In May 2011, after four years of life on McNutt's Island, we moved to Montreal. This blog remains, though, as a (sort of) daily record of our time on the island, and a winding path for anyone who would like to meander about among its magical places. For additional perspectives and insights I recommend Greg's book, Island Year: Finding Nova Scotia (2010), and my Bowl of Light (2012). I'll continue to post once in a while. If you do want to read this blog, one option would be to begin at the beginning of it (which is, as we all know, in blog-world, at the end), and read forward, concluding with the most recent entry. It's a journal, really, so it does makes more sense if you read it that way. But, you know, read it any way you like.

Wednesday, May 20, 2009

Rearranging the universe

I have been filling an old wooden cart with stones, so that Greg can hitch the cart to the ATV and then take the stones down to the path that runs through our bog. He stabilized the path about a year ago by dumping stones on it. But it's a bog. It will always need more stones. Luckily for us, we have them. 

When we moved here two years ago, Skipper made us a driveway from the lower road to our house. On top of the new driveway he laid down stones from the cobble beach. Afterward, there were cobbles left over, and in all the excitement they got dumped on top of an old stone wall. Now my job is to take the beach cobble away from the stone wall. I'm editing the wall, maybe. Or restoring it, but I think that's a word that claims too much for what I'm doing. I want the old stones to look at rest again, that's all. 

You might not think how easy it is to see the difference between these two kinds of stones. The old wall is composed of stones from beneath the earth, home-grown, gathered up and pitched to thigh-high more than a hundred years ago. These stones are pretty big, mostly. The kind you would want to clear out of your field if you were going to plant anything there. They are dark grey and brown, softened with decades of lichen and moss. For stones, they have a kind of visual quality of softness. They come across as settled stones, stones with roots.  These are the Old Fellers' stones. 
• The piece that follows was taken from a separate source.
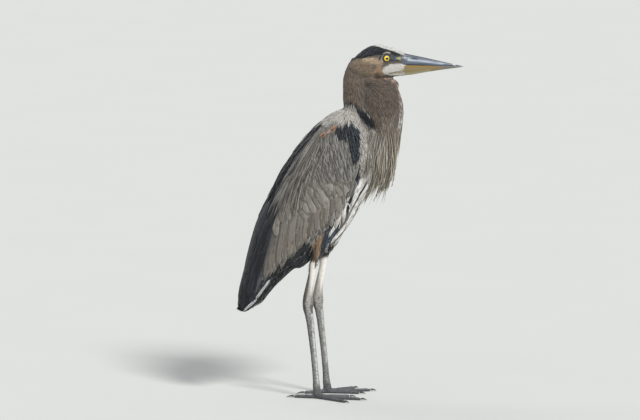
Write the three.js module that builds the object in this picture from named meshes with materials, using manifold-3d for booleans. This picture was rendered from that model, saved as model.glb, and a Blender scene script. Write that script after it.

Then, on top of the old wall, are beach stones. They come from away, in a way. They would never have gotten here on their own. They are varied: white, speckled with  black, round and smooth as gull eggs; pale grey or darker, sharply edged; golden bronze and stippled. They are smaller than the Old Fellers' stones. Tossed by wave action onto the island's shore, they could have come from anywhere in the world, really. They are beautiful in their own right, but they just don't seem to belong. Maybe in another hundred years they would fit in here. But we have a better use for them, right now. Willy-nilly, they are moving on.

While I'm working a single snake has emerged from her lair within the old wall. She watches me for a while, then lays her head along a warm stone and basks, soaking up a pale spring sun.  She looks calm and peaceful, even when I get an arm's length from her.  We keep an eye on each other the whole time that I am loading the cart. She can probably trace her local roots back to the time of the Old Fellers themselves. But of course she has no need to. She knows where she belongs.  

Scientists now think there may be a universal consciousness embodied at the cellular level and including all material – not just what we have generally thought of as living things, but the inanimate as well.  In our narrowly rational twentieth century framework we thought that animism was a child-like thing, to be outgrown or overcome.  But the mystics have always recognized the world’s immanent spirit, the presence of life force in all things, even a stone. So the universe is constantly rearranged, sometimes very slowly, and sometimes as quickly as I can toss bits of it into the cart.